Once that is done, and the above world view becomes clear, one can make an “action plan” and decide what tasks to be undertaken first.
It is obvious that the first priority would be to avoid births in the apayas. So, one needs to make sure that one abstains from actions, speech, and thoughts that could lead to four types of “apaya bhava”, so to speak. These are the strongest versions of dasa akusala.
I discussed another related aspect in the post: “Basic Mindfulness for Niramisa Sukha“. Note that I have revised the titles of some discussions to make the subject matter clear.
Please feel free to ask questions. I can direct to appropriate posts to learn any concepts that are not clear. I think this is a good undertaking for anyone who is interested in making an action plan to follow the Path systematically.

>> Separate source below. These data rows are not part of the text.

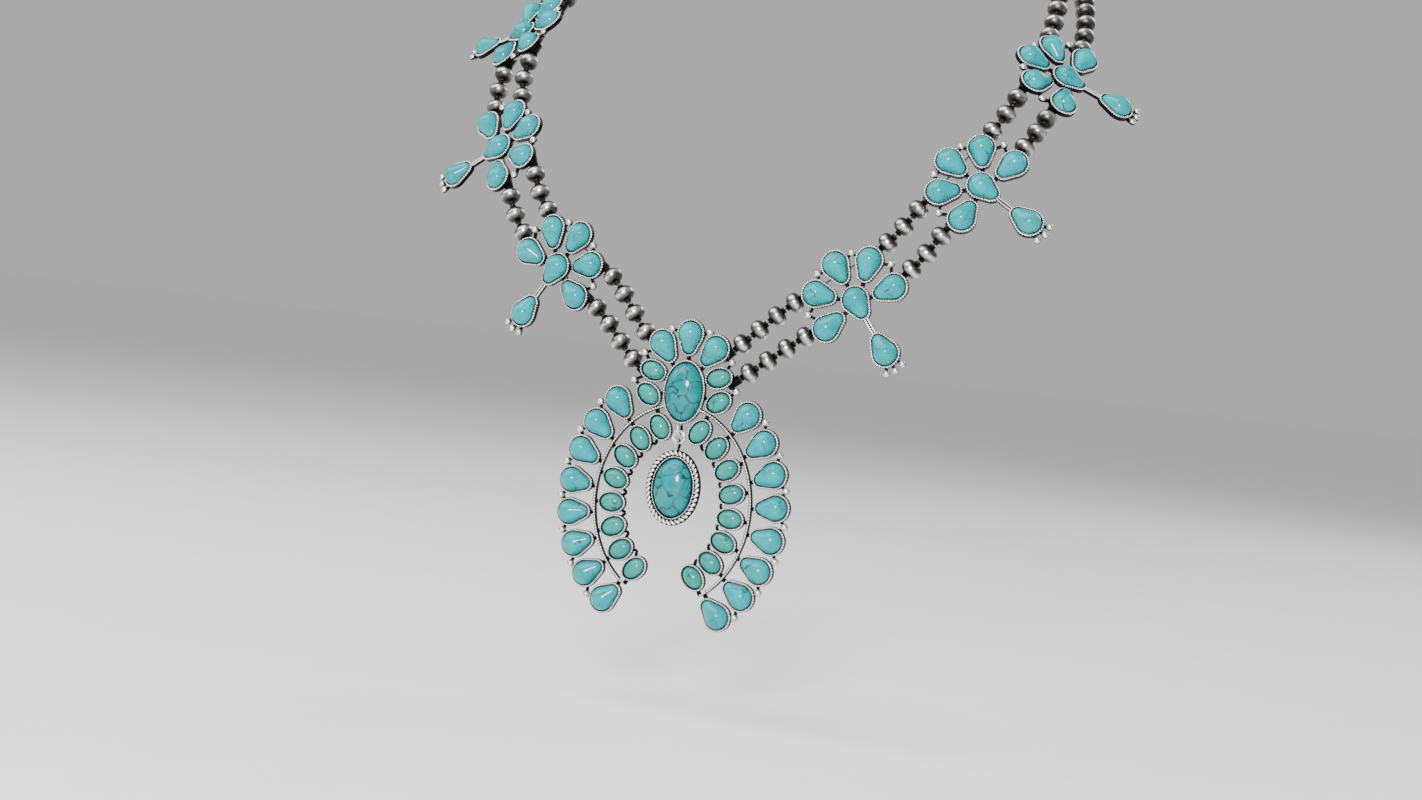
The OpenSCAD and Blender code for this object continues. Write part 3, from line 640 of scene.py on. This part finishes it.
bead_metal_with_painted_light = bead_silver_with_painted_light("blackened and rubbed silver of the beads")


def bead_form():
    """One bead with its axis along Z, and how far each point is from the rim along the axis."""
    profile = [(bead_hole_r, -bead_half), (bead_collar_r * 0.94, -bead_half),
               (bead_collar_r, -bead_half * 0.97), (bead_collar_r, -bead_body_half * 0.99)]
    core = bead_r * (1 - bead_rim_out) - bead_body_half
    for degrees in bead_slopes:
        turn = math.radians(degrees)
        profile.append((core + bead_body_half * math.cos(turn), bead_body_half * math.sin(turn)))
    profile.append((bead_r, -bead_rim_half))
    profile += [(r, -z) for r, z in reversed(profile)]
    points, faces, many = [], [], len(profile)
    for i in range(bead_sides):
        turn = 2 * math.pi * i / bead_sides
        points += [(r * math.cos(turn), r * math.sin(turn), z) for r, z in profile]
    for i in range(bead_sides):
        n = (i + 1) % bead_sides
        for j in range(many):
            k = (j + 1) % many
            faces.append((i * many + j, n * many + j, n * many + k, i * many + k))
    mesh = bpy.data.meshes.new("bead")
    mesh.from_pydata(points, [], faces)
    made = new_object("bead_form", mesh)
    outward(made)
    values = made.data.attributes.new("along", "FLOAT", "POINT")
    for value, point in zip(values.data, points):
        value.value = abs(point[2]) / bead_half
    return made


def bead_places(node):
    """Each bead's middle and the direction of its hole, from the CAD beads."""
    places = []
    for points, triangles in loose_parts(node):
        a, b, c = (points[triangles[:, k]] for k in range(3))
        areas = np.linalg.norm(np.cross(b - a, c - a), axis=1)
        middles = (a + b + c) / 3
        center = (middles * areas[:, None]).sum(axis=0) / areas.sum()
        spread = (middles - center).T @ ((middles - center) * areas[:, None])
        ways = np.linalg.eigh(spread)[1]
        places.append((center, ways[:, 0]))
    return places


def beads_tree():
    grower = Grower("strung beads", Bead="OBJECT", Material="MATERIAL")
    axis = grower.node("GeometryNodeInputNamedAttribute", {"Name": "axis"},
                       data_type="FLOAT_VECTOR")["Attribute"]
    turn = grower.node("FunctionNodeAlignRotationToVector", {"Vector": axis}, axis="Z")["Rotation"]
    bead = grower.node("GeometryNodeObjectInfo", {"Object": grower.given["Bead"]})["Geometry"]
    set_out = grower.node("GeometryNodeInstanceOnPoints", {
        "Points": grower.given["Geometry"], "Instance": bead, "Rotation": turn})["Instances"]
    return grower.finish(set_out)


strung_beads = beads_tree()
form = bead_form()
strings = {}
for side in ("left", "right"):
    for row in ("upper", "lower"):
        for part in ("front", "back"):
            node = "_".join(("beads", side, row, part))
            places = bead_places(node)
            strings.setdefault((side, row), []).extend(places)
            mesh = bpy.data.meshes.new("places")
            mesh.from_pydata([tuple(c) for c, _ in places], [], [])
            axes = mesh.attributes.new("axis", "FLOAT_VECTOR", "POINT")
            for value, (_, way) in zip(axes.data, places):
                value.vector = way
            beads = grown(node + "_pressed", mesh, strung_beads, Bead=form, Material=bead_metal_with_painted_light)
            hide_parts(node)
            finished(beads, "necklace")
bpy.data.objects.remove(form)

# Thread. The beads are strung on a dark waxed thread of two plies, which shows between them and
# behind the blossoms.
thread_ply_r = 0.0002
thread_turn_r = 0.00016
thread_lay = 0.0016
thread_step = 0.0004
thread_sides = 6
thread_tail = 0.0029


def waxed_thread(name):
    look = Look(name, Sheen_Weight=0.2)
    place = look.coordinates()
    fibres = look.noise(place, 5000.0, 3.0, 0.7)
    color = look.mix(fibres, (0.012, 0.011, 0.010), (0.07, 0.062, 0.055))
    return look.finish(color, look.fade(fibres, 0.2, 0.8, 0.5, 0.8), fibres, relief=0.00003)


thread_material = waxed_thread("dark waxed thread")
for (side, row), places in strings.items():
    left = sorted(places, key=lambda p: p[0][2])
    chain = [left.pop(0)]
    while left:
        last = chain[-1][0]
        nearest = min(range(len(left)), key=lambda i: np.linalg.norm(left[i][0] - last))
        chain.append(left.pop(nearest))
    points = []
    for i, (center, way) in enumerate(chain):
        ahead = chain[min(i + 1, len(chain) - 1)][0] - chain[max(i - 1, 0)][0]
        way = way if way @ ahead > 0 else -way
        points += [center - way * bead_half, center, center + way * bead_half]
        if i == 0:
            points.insert(0, center - way * (bead_half + thread_tail))
        if i == len(chain) - 1:
            points.append(center + way * (bead_half + thread_tail))
    points = np.array(points)
    length = np.linalg.norm(np.diff(points, axis=0), axis=1).sum()
    name = "_".join(("thread", side, row))
    thread = grown(name + "_plies", line_mesh("lines", [points], False), twisted,
                   Step=thread_step, Strand_radius=thread_ply_r, Turn_radius=thread_turn_r,
                   Turns=float(round(length / thread_lay)), Strands=2, Sides=thread_sides,
                   Material=thread_material)
    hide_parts(name)
    finished(thread, "necklace")

# Clasp. One small plain silver bar behind the neck takes the ends of both threads of each side.
dress("clasp", bright_silver("worn silver of the clasp", dark_share=0.85,
                             tone=(0.55, 0.53, 0.5)))

# Floor and light. A wide pale floor lies below the necklace. A smaller soft lamp stands behind and
# above the camera, and three large ones above, to the side and behind the necklace.
floor_drop = 0.03
floor_half = 40.0
floor_level = cad_box[0][2] - floor_drop
floor_mesh = bpy.data.meshes.new("floor")
floor_corners = ((-1, -1), (1, -1), (1, 1), (-1, 1))
floor_mesh.from_pydata([(x * floor_half, y * floor_half, floor_level) for x, y in floor_corners],
                       [], [(0, 1, 2, 3)])
floor_look = Look("pale floor", Roughness=1.0, Specular_IOR_Level=0.0)
floor_tone = floor_look.fade(floor_look.noise(floor_look.coordinates(), 40.0, 2.0), 0.3, 0.7)
floor_mesh.materials.append(floor_look.finish(
    floor_look.mix(floor_tone, (0.93, 0.93, 0.925), (0.95, 0.95, 0.945))))
floor = new_object("floor", floor_mesh)

world = bpy.data.worlds.new("studio")
world.use_nodes = True
world.node_tree.nodes["Background"].inputs["Color"].default_value = (1, 1, 1, 1)
world.node_tree.nodes["Background"].inputs["Strength"].default_value = 0.5
bpy.context.scene.world = world


def lamp(name, place, target, size, power):
    data = bpy.data.lights.new(name, "AREA")
    data.shape = "DISK"
    data.size = size
    data.energy = power
    made = new_object(name, data)
    made.location = place
    made.rotation_euler = (Vector(target) - Vector(place)).to_track_quat("-Z", "Y").to_euler()


naja_middle = (0.0, -0.14, -0.17)
lamp("front lamp", (0.36, -1.55, 0.32), naja_middle, size=0.36, power=34.0)
lamp("top lamp", (-0.35, -0.6, 0.95), naja_middle, size=1.0, power=13.0)
lamp("side lamp", (-1.3, -0.5, 0.8), naja_middle, size=1.0, power=10.0)
lamp("back lamp", (0.7, 1.3, 0.9), naja_middle, size=1.0, power=12.0)
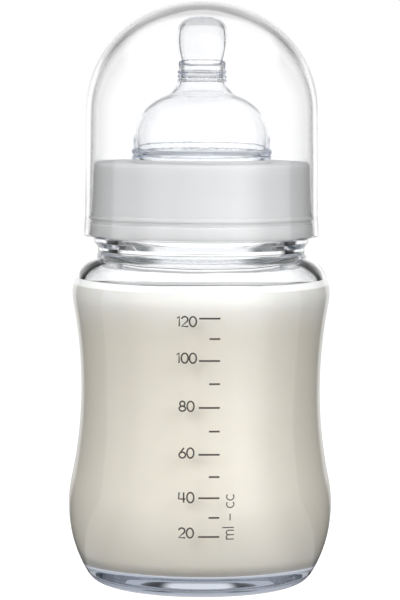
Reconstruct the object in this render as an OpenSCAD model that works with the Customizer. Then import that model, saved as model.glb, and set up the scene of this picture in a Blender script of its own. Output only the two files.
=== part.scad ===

May 20, 2018 at 9:48 am #15846
Thank you very much again for your clarification and patience! Certainly has taken a lot off my mind; I hope others learn from our exchanges, especially all my repeatedly falling flat on my face trying to bolt out the door. =)
Speaking of, I had a small chat with a coworker near the end of our shift and I think I did better (posting for pointers and for those with similar “frivolous talk” concerns; maybe we can pool our experiences and learn from each other?):
We hadn’t exchanged many words most the day because we were both tired and busy. I brought that up, she laughed and we exchanged some words, I mentioned I was tired because I unwisely tried to quit caffeine cold-turkey (gee, wonder why I’ve been so bugged out the past few days) and I caught myself thinking “wait, this is getting egocentric…” so in the hopes of added a self-effacing joke about learning from my mistakes which brought out a belly-laugh. Hooray, I spread a little joy! Later on, after she mentioned she always has sugar or something with coffee that she needs good coffee, so I recommended beans from a local shop (and recommended flavors) so hopefully she gets to know the joy of “real” coffee while a local shop gets a little more business.
Lately it seems like I’m on the lookout to say helpful and kind things. Glad to hear that’s not so frivolous!